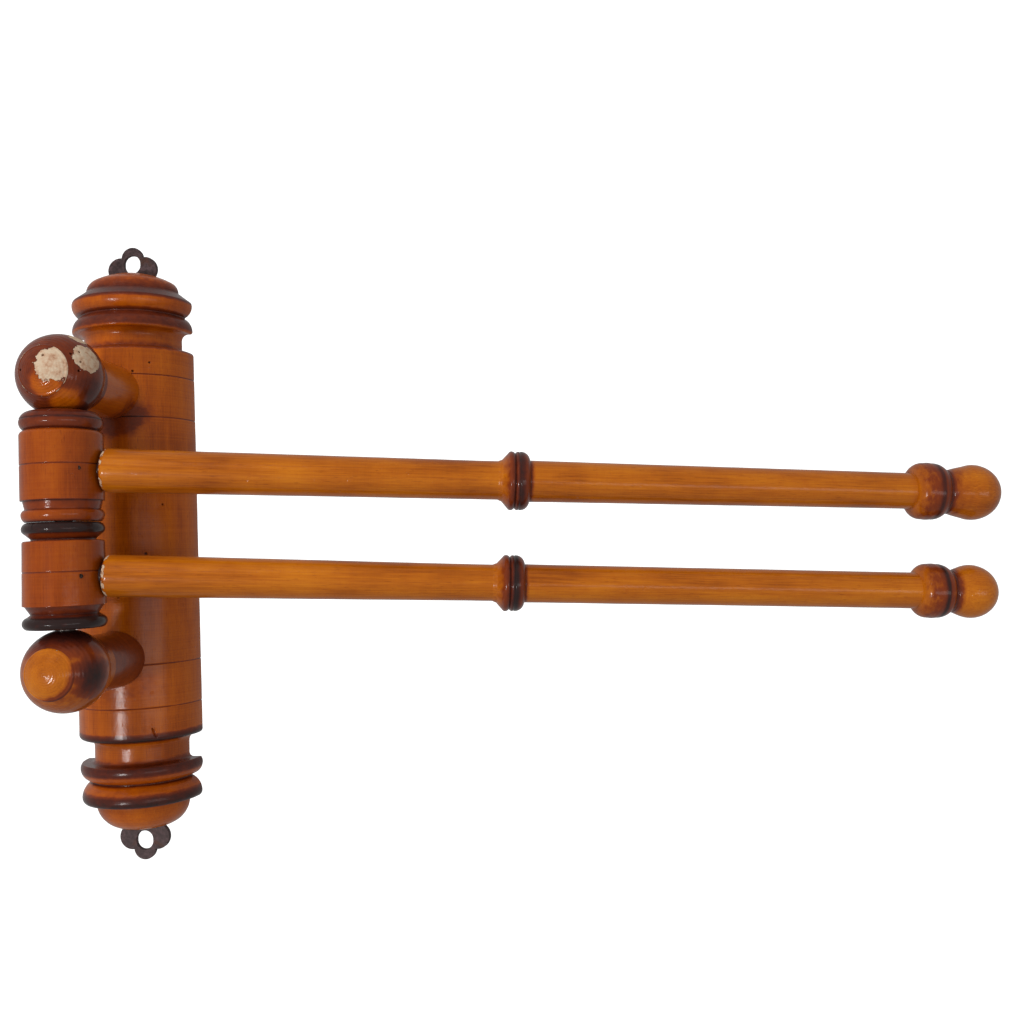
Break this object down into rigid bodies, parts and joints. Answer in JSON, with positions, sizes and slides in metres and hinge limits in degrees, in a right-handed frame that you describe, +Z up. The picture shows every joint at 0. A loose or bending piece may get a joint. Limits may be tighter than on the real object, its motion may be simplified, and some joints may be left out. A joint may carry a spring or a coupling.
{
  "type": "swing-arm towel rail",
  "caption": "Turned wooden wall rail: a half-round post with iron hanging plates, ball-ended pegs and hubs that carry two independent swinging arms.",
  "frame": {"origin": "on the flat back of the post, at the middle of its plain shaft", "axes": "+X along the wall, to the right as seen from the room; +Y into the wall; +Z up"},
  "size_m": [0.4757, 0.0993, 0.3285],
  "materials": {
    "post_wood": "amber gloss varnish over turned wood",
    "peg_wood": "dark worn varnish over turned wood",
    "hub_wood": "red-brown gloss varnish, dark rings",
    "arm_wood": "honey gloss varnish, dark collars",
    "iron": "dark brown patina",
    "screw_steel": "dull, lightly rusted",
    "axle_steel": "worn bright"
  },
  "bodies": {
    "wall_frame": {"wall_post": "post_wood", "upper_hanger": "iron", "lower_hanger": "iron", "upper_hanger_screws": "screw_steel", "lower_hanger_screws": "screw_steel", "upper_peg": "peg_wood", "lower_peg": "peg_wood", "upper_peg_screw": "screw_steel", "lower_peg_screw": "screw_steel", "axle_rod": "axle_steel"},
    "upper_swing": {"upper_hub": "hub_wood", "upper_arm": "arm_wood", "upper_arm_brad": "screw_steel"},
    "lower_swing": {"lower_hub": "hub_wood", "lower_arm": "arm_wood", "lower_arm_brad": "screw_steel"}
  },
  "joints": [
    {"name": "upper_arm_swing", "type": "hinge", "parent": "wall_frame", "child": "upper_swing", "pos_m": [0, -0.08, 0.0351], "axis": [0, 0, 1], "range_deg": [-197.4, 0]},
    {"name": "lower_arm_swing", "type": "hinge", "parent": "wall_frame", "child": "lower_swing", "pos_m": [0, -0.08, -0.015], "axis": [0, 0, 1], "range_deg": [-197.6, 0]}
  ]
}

*Short exercise*. Copy all of the data. Keep every word exactly as it is.

*Answer to the exercise*.
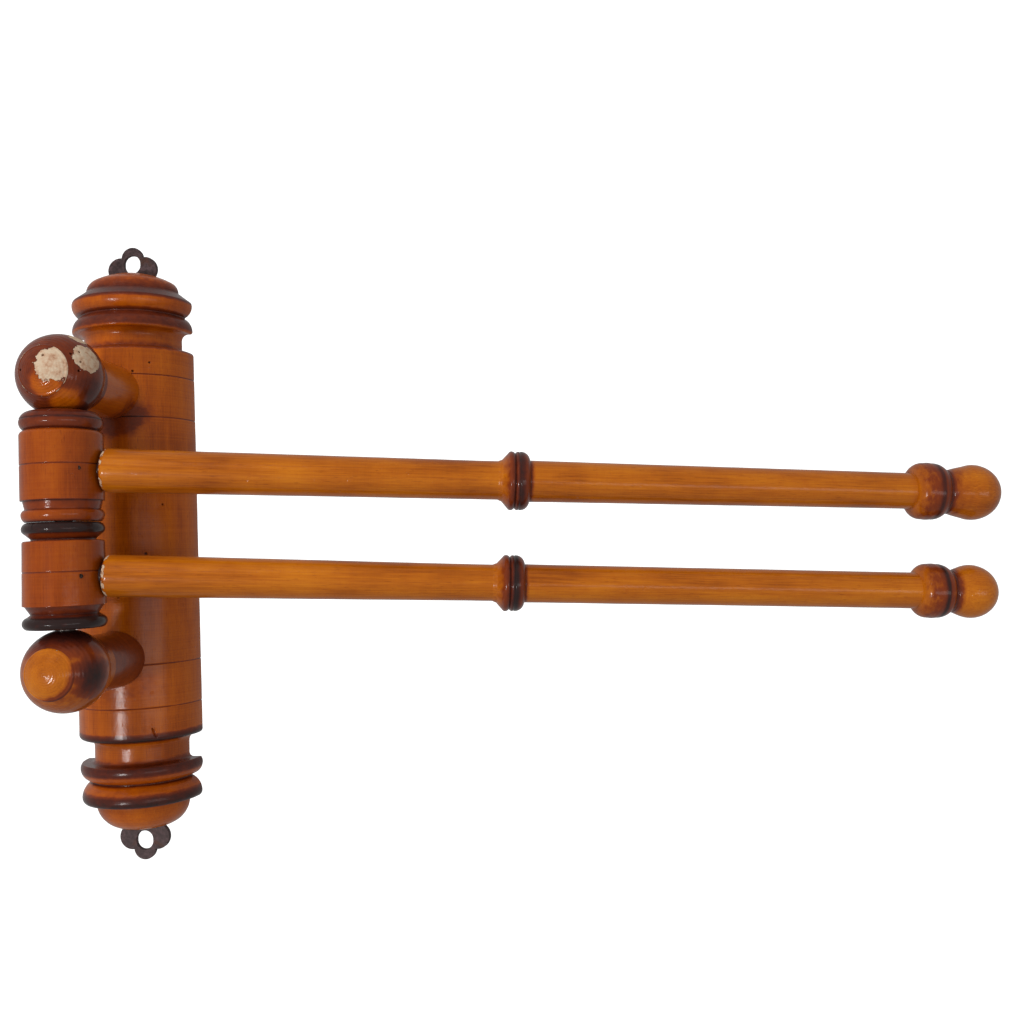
Break this object down into rigid bodies, parts and joints. Answer in JSON, with positions, sizes and slides in metres and hinge limits in degrees, in a right-handed frame that you describe, +Z up. The picture shows every joint at 0. A loose or bending piece may get a joint. Limits may be tighter than on the real object, its motion may be simplified, and some joints may be left out. A joint may carry a spring or a coupling.
{
  "type": "swing-arm towel rail",
  "caption": "Turned wooden wall rail: a half-round post with iron hanging plates, ball-ended pegs and hubs that carry two independent swinging arms.",
  "frame": {"origin": "on the flat back of the post, at the middle of its plain shaft", "axes": "+X along the wall, to the right as seen from the room; +Y into the wall; +Z up"},
  "size_m": [0.4757, 0.0993, 0.3285],
  "materials": {
    "post_wood": "amber gloss varnish over turned wood",
    "peg_wood": "dark worn varnish over turned wood",
    "hub_wood": "red-brown gloss varnish, dark rings",
    "arm_wood": "honey gloss varnish, dark collars",
    "iron": "dark brown patina",
    "screw_steel": "dull, lightly rusted",
    "axle_steel": "worn bright"
  },
  "bodies": {
    "wall_frame": {"wall_post": "post_wood", "upper_hanger": "iron", "lower_hanger": "iron", "upper_hanger_screws": "screw_steel", "lower_hanger_screws": "screw_steel", "upper_peg": "peg_wood", "lower_peg": "peg_wood", "upper_peg_screw": "screw_steel", "lower_peg_screw": "screw_steel", "axle_rod": "axle_steel"},
    "upper_swing": {"upper_hub": "hub_wood", "upper_arm": "arm_wood", "upper_arm_brad": "screw_steel"},
    "lower_swing": {"lower_hub": "hub_wood", "lower_arm": "arm_wood", "lower_arm_brad": "screw_steel"}
  },
  "joints": [
    {"name": "upper_arm_swing", "type": "hinge", "parent": "wall_frame", "child": "upper_swing", "pos_m": [0, -0.08, 0.0351], "axis": [0, 0, 1], "range_deg": [-197.4, 0]},
    {"name": "lower_arm_swing", "type": "hinge", "parent": "wall_frame", "child": "lower_swing", "pos_m": [0, -0.08, -0.015], "axis": [0, 0, 1], "range_deg": [-197.6, 0]}
  ]
}